While Australian politicians often talk about “Asia,” the region is neither monolithic nor stable. It was uncertainty in the region – including the 1995 collapse of the Keating Labor government’s security agreement with Indonesia and the resulting debacle in East Timor – that helped convince Howard to reinvigorate the alliance in the late ’90s. “At the end of the day,” says Tow, “the U.S. relationship is so fundamental – what alternative does Australia have? Would China be the new great and powerful friend? It doesn’t relate to anybody on those terms. Would ASEAN (the Association of South East Asian Nations) be the collaborator? Australia would have to go through a cultural and strategic metamorphosis to be comfortable with ASEAN as its primary frame of reference. We’d have to start watching Malaysian TV programs and teaching Asian languages in the schools.”

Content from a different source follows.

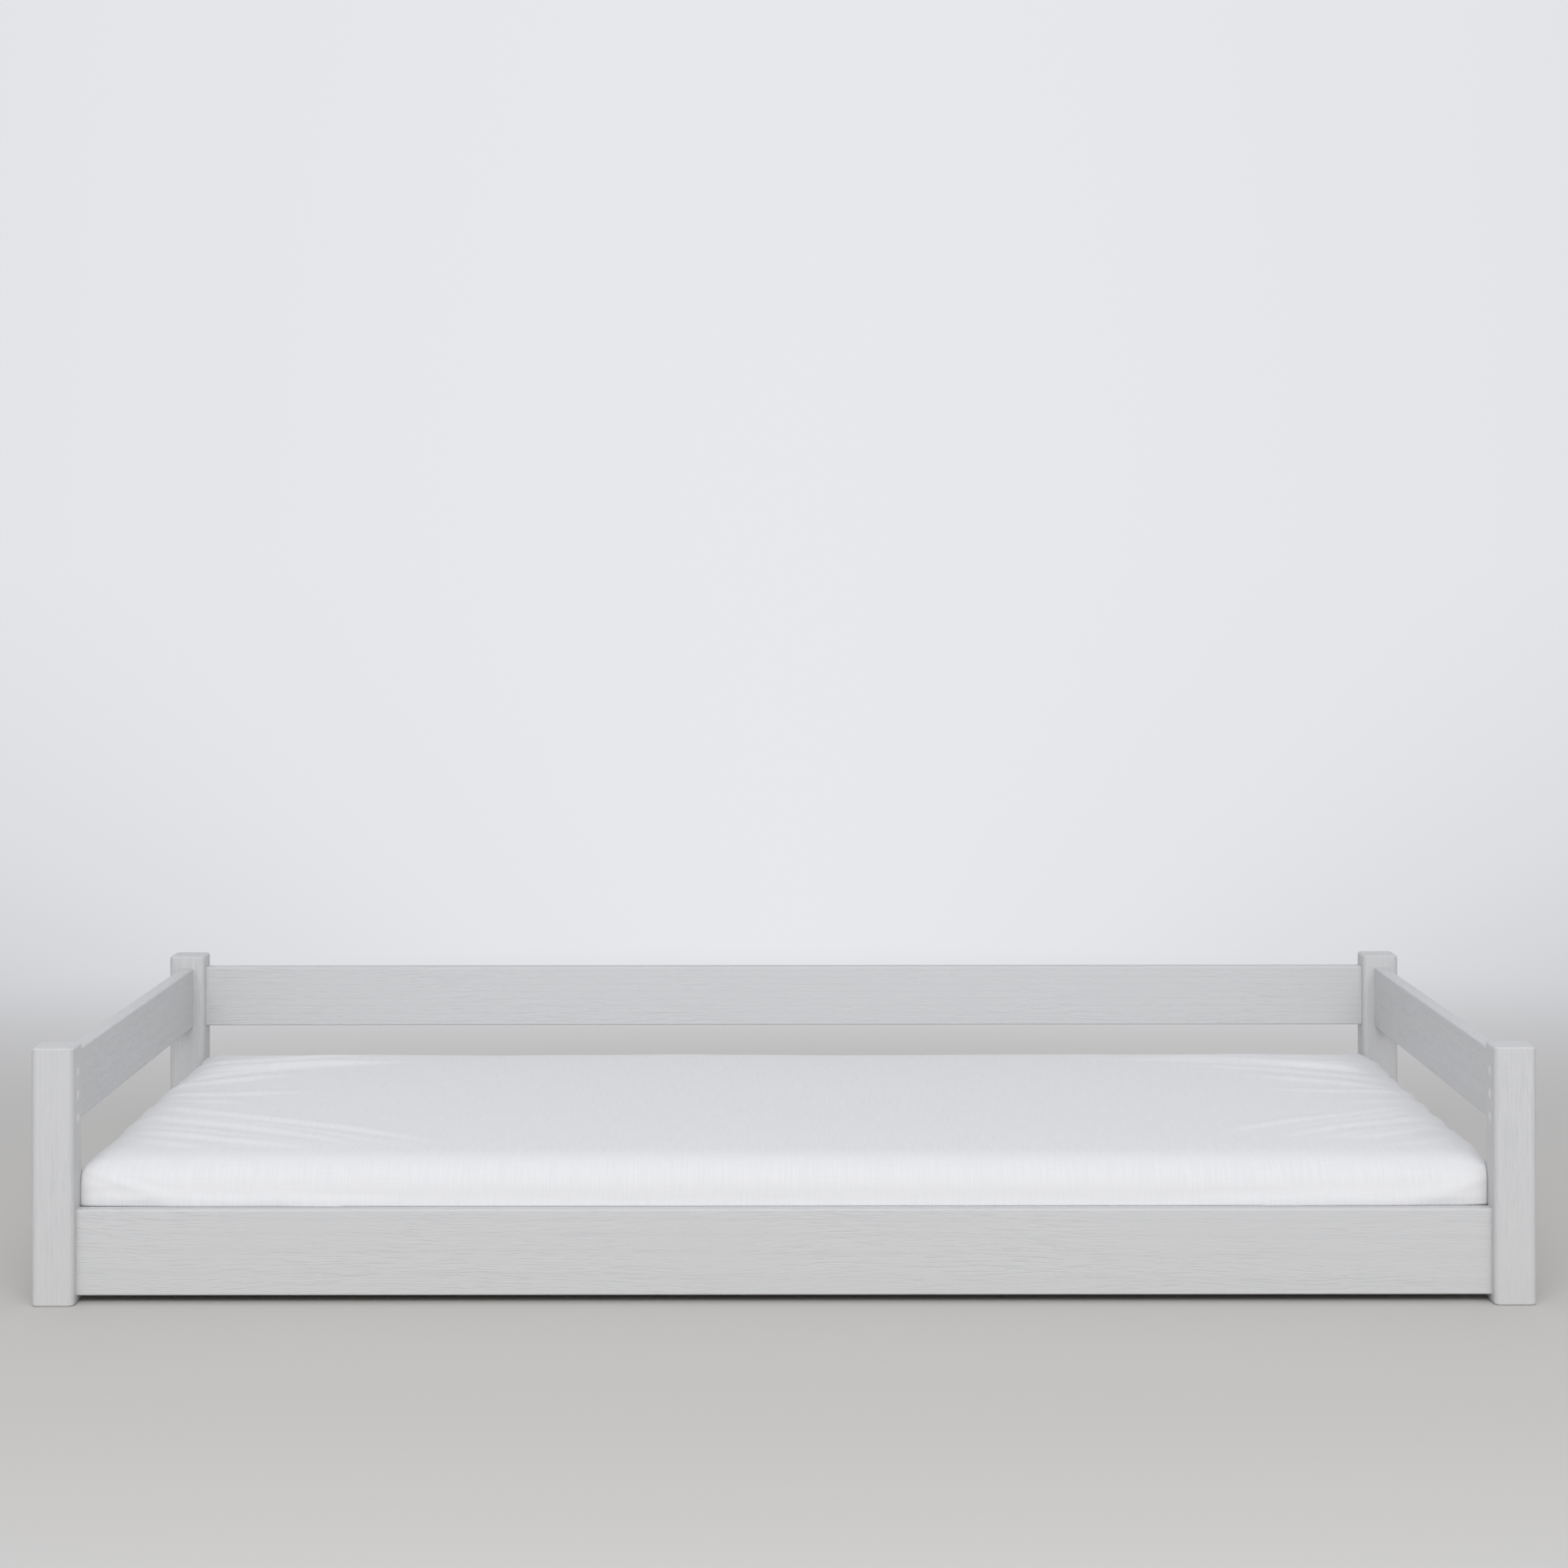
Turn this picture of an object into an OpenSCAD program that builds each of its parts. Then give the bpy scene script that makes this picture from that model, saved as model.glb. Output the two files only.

While Latham says his “troops out” plan will go ahead if Labor wins the election, he did not mention it in his campaign-launch speech last week; instead, he focused on Labor’s willingness to work with the U.S. But even if Bush is reelected, “provided Labor doesn’t draw too hard a line,” says Tow, “there would probably be extensive talks on how to finesse this.” There might then be a slightly uncomfortable “getting to know you” period, but it’s unlikely the alliance would suffer permanent harm. “Even though Latham is a bit persona non grata in Washington,” says Dupont, a Labor government could draw on exceptionally large reserves of goodwill. “Australia’s reputation is very, very high in Washington,” he says. “And it’s likely to remain that way for a few years yet.”